Subject: Re: LFSv2 on the trunk
To: Michael K. Sanders <msanders@confusion.net>
From: Konrad Schroder <perseant@hhhh.org>
List: current-users
Date: 07/13/2001 18:02:42
On Fri, 13 Jul 2001, Michael K. Sanders wrote:

> While I agree that would be good, how would that be distinguishing
> from FFS+softdep+snapshots?

One word: undelete.  :^)

I'm taking your question to mean "how would LFS distinguish" rather than
"how is that feature set different", because the feature set is not fully
representative of LFS' potential...I'm also going to assume that LFS
works, although that's not quite correct either :^)

Soft dependencies are good, but they are an attempt to get LFS-like
features out of an existing installed base of FFS, and no changes to the
FFS disk layout were allowed.  (These criteria were explicit in the
softdep paper.)  I haven't followed softdeps very closely, so I won't
comment on it any more than that.

LFS *by way of its design* has the potential to be significantly faster
than a conventional filesystem (e.g.
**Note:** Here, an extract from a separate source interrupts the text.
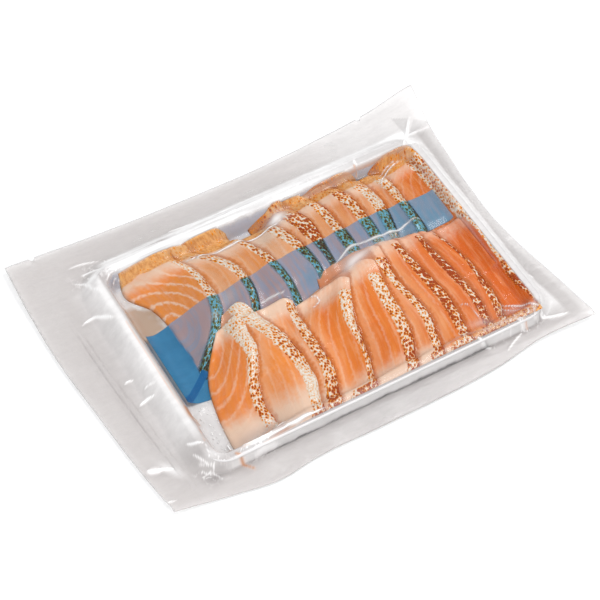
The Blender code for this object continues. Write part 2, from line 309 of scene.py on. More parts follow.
def warp(x, y):
    """Moves the border's points out or in, so that the outer lines of a grid follow the bag's four edges: each by
    its share of the way from the rim to the edge. The back edge is nicked by two small triangles."""
    left, right, front, back = np.array(OPENING) + RIM_WIDTH * np.array((-1, 1, -1, 1))
    notch = sum(np.clip(1 - np.abs(x - at) / half, 0, 1) for at, half in NOTCHES) * NOTCH_DEPTH
    to_left = np.clip((left - x) / (left - BAG[0]), 0, 1)
    to_right = np.clip((x - right) / (BAG[1] - right), 0, 1)
    to_front = np.clip((front - y) / (front - BAG[2]), 0, 1)
    to_back = np.clip((y - back) / (BAG[3] - back), 0, 1)
    new_x = x + to_left * (curve_through(LEFT_EDGE, y) - BAG[0])
    new_x += to_right * (curve_through(RIGHT_EDGE, y) - BAG[1])
    new_y = y + to_front * (curve_through(FRONT_EDGE, new_x) - BAG[2])
    new_y += to_back * (curve_through(BACK_EDGE, new_x) - BAG[3])
    new_y -= notch * ease(0.93, 1.0, to_back)
    return new_x, new_y


def slice_lines(piece, y):
    """Share along a slice from its near end, and its right edge, band width and breadth there."""
    share = (y - piece.near) / (piece.far - piece.near)
    return share, at_stations(piece.right, share), at_stations(piece.band, share), at_stations(piece.breadth, share)


def far_end(piece, across):
    """Where a slice ends at its far side: a round hump that drops away on both sides of its crown."""
    crown = 0.8
    past = np.where(across > crown, (across - crown) / (1.0 - crown), (crown - across) / crown)
    return piece.far - piece.hump * np.clip(past, 0.0, 1.0) ** 2.4


def slice_thickness(piece, taper, x, y, thickness, first=False):
    """One slice's thickness on the plan: a long wedge from its left edge, the seared band falling off at its
    right edge as a quarter round, and its two ends tapered and rounded."""
    near_length, near_share, far_length, far_share = taper
    _, right, band, breadth = slice_lines(piece, y)
    across = (x - right + breadth) / breadth
    wedge = ease(0.0, WEDGE_SHARE, across)
    if first:
        wedge = (0.35 + 0.65 * wedge) * round_off(across * breadth)
    fall = np.clip((right - x) / band, 0.0, 1.0)
    far = far_end(piece, across)
    near_taper = near_share + (1 - near_share) * ease(0.0, near_length, y - piece.near)
    far_taper = far_share + (1 - far_share) * ease(0.0, far_length, far - y)
    ends = round_off(y - piece.near) * round_off(far - y)
    return thickness * wedge * (1 - (1 - fall) ** 2) * near_taper * far_taper * ends


def slice_grain(number, right, breadth, x, y, front):
    """Distance from a slice's hidden centre, so that its fibres and fat run in long arcs round it."""
    centre_x = right - breadth * (1.5 if number else 0.9)
    centre_y = -20.0 if front else (12.0 if number == 0 else 60.0)
    return np.hypot(x - centre_x, (y - centre_y) * (0.35 if number else 0.6)) + 3.1 * number


def round_off(distance):
    """A quarter round: 0 at an edge, 1 from the edge's rounding inwards, by the equation of a circle."""
    return np.sqrt(1.0 - (1.0 - np.clip(distance / EDGE_ROUND, 0.0, 1.0)) ** 2)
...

FFS) at file creation and removal,
and concurrent file writes.  Try comparing a 1.5.1 FFS, with or without
softdeps enabled, against a 1.5.1 LFS, doing two or more simultaneous "tar
xf"s of, say, the (uncompressed) NetBSD 1.5.1 base tar.  Multiple
concurrent "bonnie"  benchmarks also look good for LFS, though not as good
as the multiple "tar".

Snapshot support (if I understand what you mean by that, which I might
not) is also already there and working.  Basically, if you sync, kill the
cleaner, and run dump_lfs, you will get a guaranteed-consistent version of
the filesystem, while still being able to write to the filesystem in the
normal way and without seeing much performance degradation while you're
dumping (well, until you run out of empty segments; hey, it's not magic).
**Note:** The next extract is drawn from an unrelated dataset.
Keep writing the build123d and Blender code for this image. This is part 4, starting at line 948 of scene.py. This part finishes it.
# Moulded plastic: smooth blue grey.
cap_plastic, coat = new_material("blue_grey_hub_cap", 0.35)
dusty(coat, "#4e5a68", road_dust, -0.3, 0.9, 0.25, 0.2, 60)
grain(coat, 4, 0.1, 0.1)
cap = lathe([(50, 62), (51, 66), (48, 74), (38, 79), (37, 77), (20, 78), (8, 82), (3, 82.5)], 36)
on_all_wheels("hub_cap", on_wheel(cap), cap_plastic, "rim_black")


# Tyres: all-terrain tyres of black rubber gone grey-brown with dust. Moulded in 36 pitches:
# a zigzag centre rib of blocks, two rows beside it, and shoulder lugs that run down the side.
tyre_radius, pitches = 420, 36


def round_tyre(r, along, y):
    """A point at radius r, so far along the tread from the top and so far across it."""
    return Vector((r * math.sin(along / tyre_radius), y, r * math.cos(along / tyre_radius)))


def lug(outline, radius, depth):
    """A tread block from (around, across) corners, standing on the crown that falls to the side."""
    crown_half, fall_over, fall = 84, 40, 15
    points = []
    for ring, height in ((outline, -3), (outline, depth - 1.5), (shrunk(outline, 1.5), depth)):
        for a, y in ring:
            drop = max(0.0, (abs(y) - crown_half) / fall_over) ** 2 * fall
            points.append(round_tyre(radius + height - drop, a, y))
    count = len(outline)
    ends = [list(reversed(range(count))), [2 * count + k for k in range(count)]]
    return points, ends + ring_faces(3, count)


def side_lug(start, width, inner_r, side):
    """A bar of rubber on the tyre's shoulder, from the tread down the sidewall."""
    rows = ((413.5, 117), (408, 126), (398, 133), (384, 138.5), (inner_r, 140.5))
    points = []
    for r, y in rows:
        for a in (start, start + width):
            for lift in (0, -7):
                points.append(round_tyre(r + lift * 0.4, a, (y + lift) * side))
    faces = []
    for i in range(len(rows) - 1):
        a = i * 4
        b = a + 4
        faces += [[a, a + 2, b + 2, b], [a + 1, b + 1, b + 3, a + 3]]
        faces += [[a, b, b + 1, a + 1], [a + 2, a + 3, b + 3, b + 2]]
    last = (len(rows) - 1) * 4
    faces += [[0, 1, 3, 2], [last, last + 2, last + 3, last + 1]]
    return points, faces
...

Because it exists in user space[*], the cleaner can perform other actions
before making space available for writing.  Old versions of file data can
be written to secondary storage, for example, by the cleaner, or multiple
versions can be saved on disk if desired.  The cleaner could, with some
work, place seldom-used files at the extremities of the disk and relocate
busy files together in the middle of the disk, or perform other
layout optimizations, after the files are written and possibly even
differing from day to day.  None of these cleaner behaviors have been
written, but the log-structured design makes them possible.

[* - There are pros and cons for having the cleaner operate in user space;
the potential interaction with external processes is one of the pros.]